Le président américain Donald Trump, le 18 juin 2019, lors d’un meeting de campagne à Orlando (Floride). / Evan Vucci / AP

La sanction est symbolique. Donald Trump a annoncé, lundi 24 juin, dans le bureau Ovale de la Maison Blanche des sanctions pour geler les actifs financiers du Guide suprême Ali Khamenei et contre huit commandants militaires iraniens. Les mesures seraient financièrement peu opérantes, la presse américaine estimant que le Guide dispose d’un empire financier considérable placé à l’abri.
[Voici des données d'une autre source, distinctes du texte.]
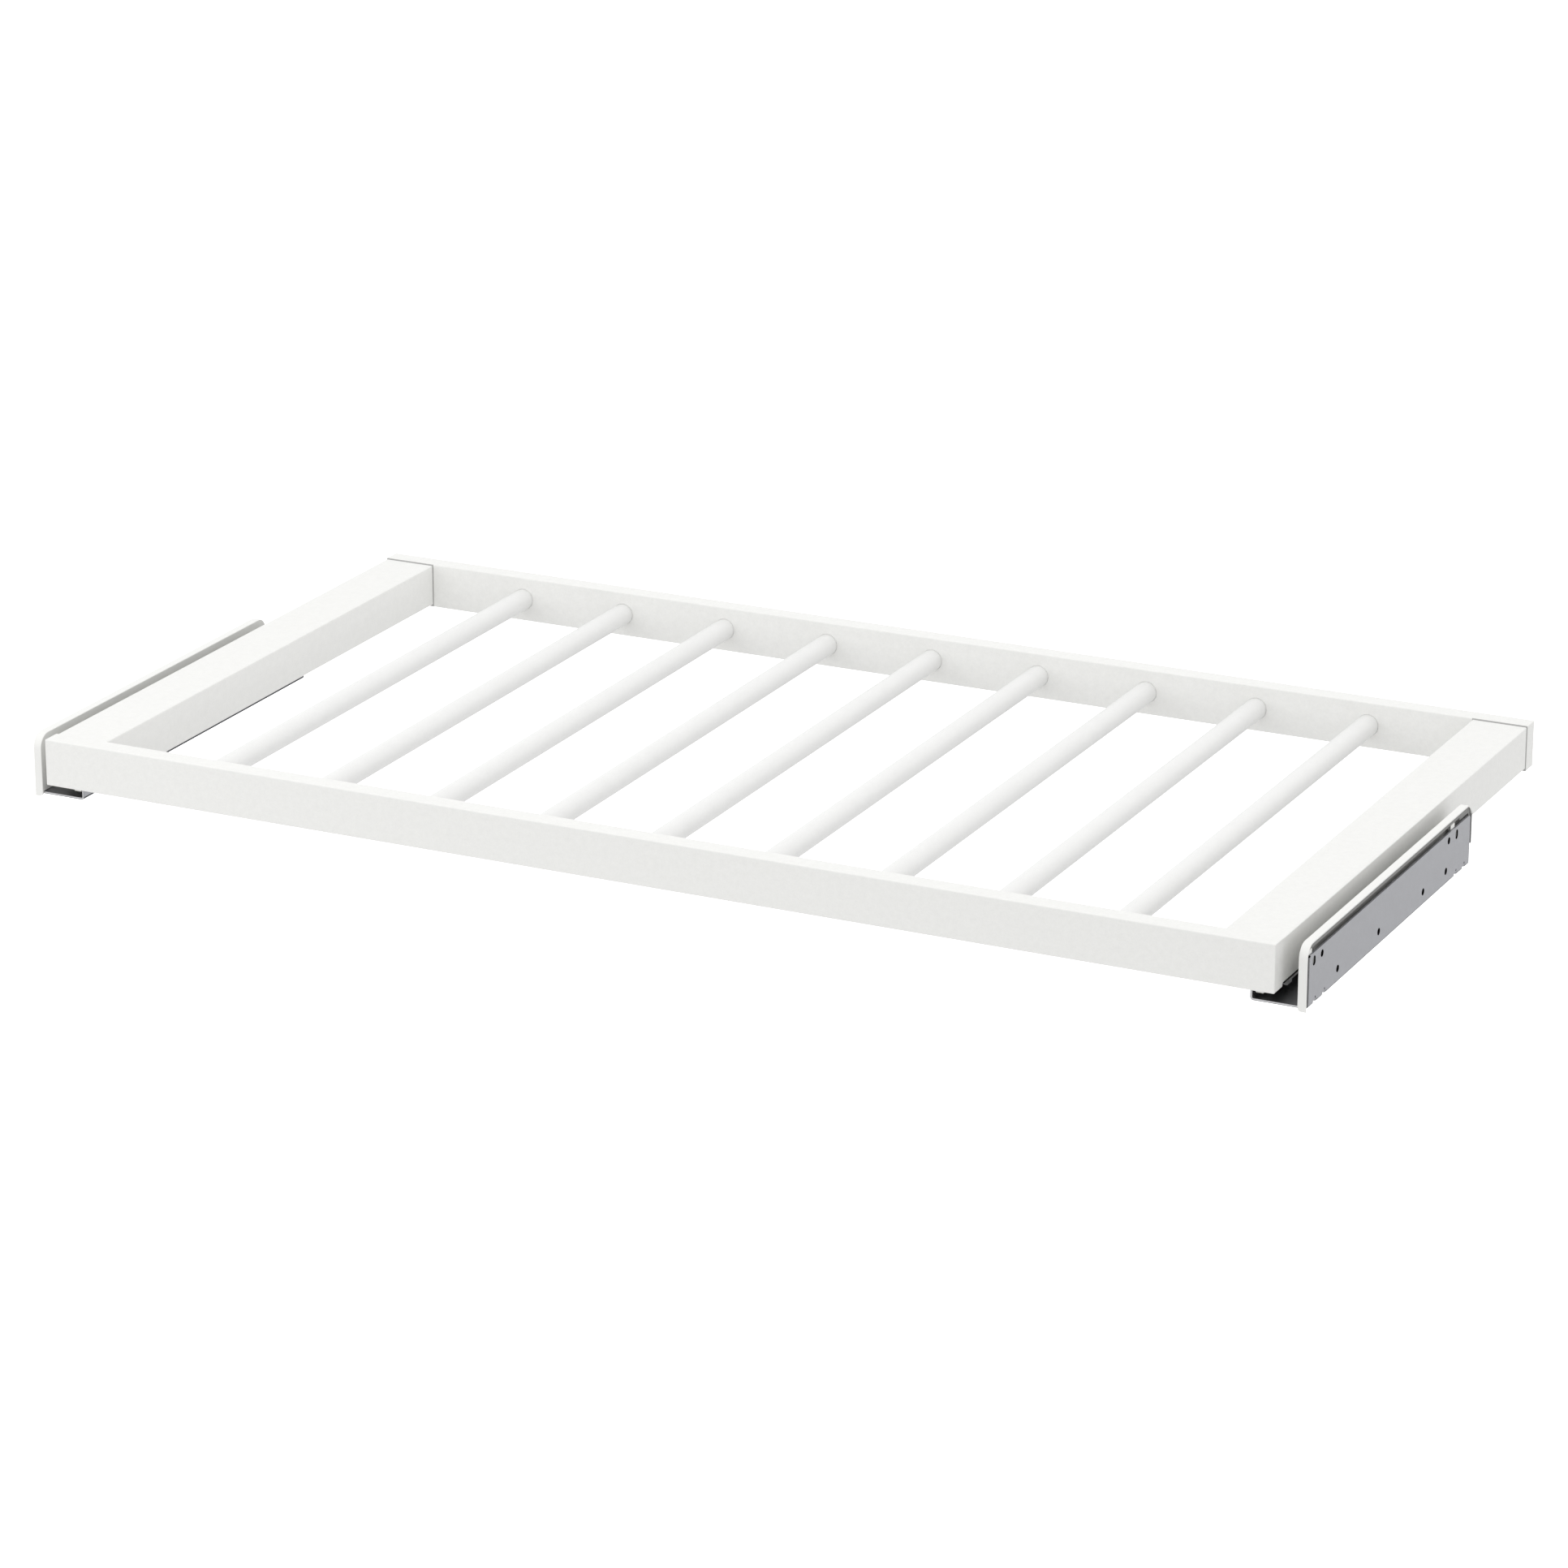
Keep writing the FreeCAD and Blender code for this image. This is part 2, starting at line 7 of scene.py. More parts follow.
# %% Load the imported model
import json
import math
import bmesh
import bpy
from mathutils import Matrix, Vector


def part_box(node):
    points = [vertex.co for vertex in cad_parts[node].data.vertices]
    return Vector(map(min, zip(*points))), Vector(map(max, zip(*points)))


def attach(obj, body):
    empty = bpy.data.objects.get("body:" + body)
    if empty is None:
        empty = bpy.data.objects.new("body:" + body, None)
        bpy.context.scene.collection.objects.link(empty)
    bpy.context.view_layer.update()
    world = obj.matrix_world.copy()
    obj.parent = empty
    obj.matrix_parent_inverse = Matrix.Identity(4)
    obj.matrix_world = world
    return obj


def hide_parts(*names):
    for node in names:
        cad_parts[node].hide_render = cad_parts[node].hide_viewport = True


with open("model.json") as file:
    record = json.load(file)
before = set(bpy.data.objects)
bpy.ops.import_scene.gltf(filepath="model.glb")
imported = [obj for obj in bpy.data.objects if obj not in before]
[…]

L’enjeu est de savoir si ces nouvelles mesures hypothèquent l’avenir. Oui, si l’on considère que les sanctions accumulées sont dures à lever et qu’il faudra alors se justifier (par exemple pour retirer les gardiens de la révolution de la liste des organisations terroristes) même en cas de changement de locataire de la Maison Blanche. Non, si l’on observe le comportement passé de M. Trump. Le président a affiché en 2018 sa meilleure entente avec le président nord-coréen Kim Jong-un après l’avoir traité de « rocket-man ». En 2018, le président avait aussi provoqué la cessation d’activité de la société chinoise de télécoms ZTE avant de se raviser, au grand dam du Congrès.

L’expert du Carnegie Endowment for International Peace, Karim Sadjadpour, compare la stratégie iranienne de Trump à une peinture de Jackson Pollock, incohérente, comme en attestent ses Tweet : « Si l’Iran veut combattre, cela sera la fin officielle de l’Iran », a ainsi tweeté un jour Donald Trump, avant d’écrire que l’Iran « a une chance d’être un grand pays avec le même leadership ».

Le temps joue pour les Etats-Unis

En renonçant in extremis à bombarder l’Iran pour éviter la mort de 150 personnes, M. Trump aurait fait preuve de faiblesse et révélé qu’il est maintenu dans l’ignorance, à en croire l’ancien conseiller sécurité d’Obama Ned Price. Ce dernier estime contraire aux usages que le président n’ait pas été informé en amont du raid des pertes potentielles. Ses conseillers répètent au contraire qu’il convient de ne pas prendre la retenue de Trump pour de la faiblesse.

Sur le fond, le temps joue pour les Etats-Unis : c’est la thèse exposée de l’éditorialiste du Washington Post David Ignatius mais aussi de Ray Takeyh, expert du Council on Foreign Relation. Selon lui, l’administration Trump ne s’est pas retrouvée isolée lorsqu’elle est sortie unilatéralement de l’accord nucléaire avec l’Iran en 2018. Les entreprises européennes ont décidé de facto d’appliquer les sanctions américaines et ont renoncé à investir en Iran. Enfin, son PIB est en chute tandis que ses exportations de pétrole se tarissent.

« L’Iran a bien plus à gagner à une négociation avec les Etats-Unis qu’à poursuivre une confrontation », Ray Takeyh, expert du Council on Foreign Relation

Etranglé, le pays chercherait à s’en sortir. « L’Iran a bien plus à gagner à une négociation avec les Etats-Unis qu’à poursuivre une confrontation », écrit Ray Takeyh, qui estime que l’Iran doit d’abord afficher des victoires avant de retourner à la table des négociations. Téhéran n’a donc cessé de provoquer les Etats-Unis mais à n’a pas commis l’irréparable – ils n’ont pas battu un avion espion américain.

L’agenda américain incertain

« Il n’y a pas de négociations en coulisses entre le gouvernement américain et le gouvernement iranien », a déclaré l’envoyé spécial du département d’Etat pour l’Iran Brian Hook. « Ils savent où nous trouver. » Certes, mais en 2018, les négociations avec la Corée du Nord avaient donné lieu à des voyages secrets du patron de la CIA d’alors, Mike Pompeo. Les contacts seront compliqués si le ministre des affaires étrangères, Mohammad Javad Zarif, qui incarne l’aile modérée du régime, est à son tour sanctionné comme l’a annoncé le secrétaire au Trésor, Steven Mnuchin.

L’agenda américain reste toutefois incertain. « La requête américaine pour l’Iran est très simple : pas d’armes nucléaires et fin du soutien au terrorisme », a répété Donald Trump qui dit ne pas mettre de préconditions à des discussions bilatérales et veut créer une coalition pour sécuriser le détroit d’Ormuz. Son propos reste plus modéré que le plan en douze points de Mike Pompeo qui exige, de facto, un désengagement iranien total de la région.